The reality is that Americans simply refuse to engage in a debate about how to determine right and wrong. The unstated reality is that if a practice or behavior can be made legal, it is immaterial whether it violates the natural moral law or the wishes and belief structure of a majority of citizens. All that matters is that the special interest group who desires the change is satisfied. We prefer to settle all such issues by making laws which either allow or disallow certain practices based upon the exercise of raw political power alone. This is a formula for endless discord and polarization as nothing is ever definitively settled. It is nothing more that “might makes right” a form of judicially insured tyranny.
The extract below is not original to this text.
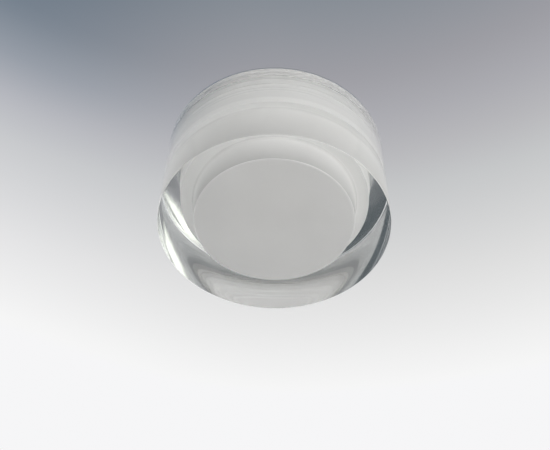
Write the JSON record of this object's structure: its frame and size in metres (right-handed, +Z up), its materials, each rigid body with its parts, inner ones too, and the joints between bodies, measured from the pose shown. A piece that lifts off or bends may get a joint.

California’s Proposition 8 is an attempt to solve what is ultimately a moral philosophical problem through the use of the ballot box and the courts. The current trajectory is that homosexual marriage will eventually be legalized in all 50 states and codified in federal law. Given that the judiciary has embraced legal pragmatism, no other outcome is logically possible and therin lies the problem for opponents of gay "marriage." Americans wishing to prevent it will need to wage the battle where it actually belongs on the level of morality, a return to natural law based jurisprudence and not the law as understood through the prism of legal pragmatism. Unfortunately, that ground was surrendered long ago.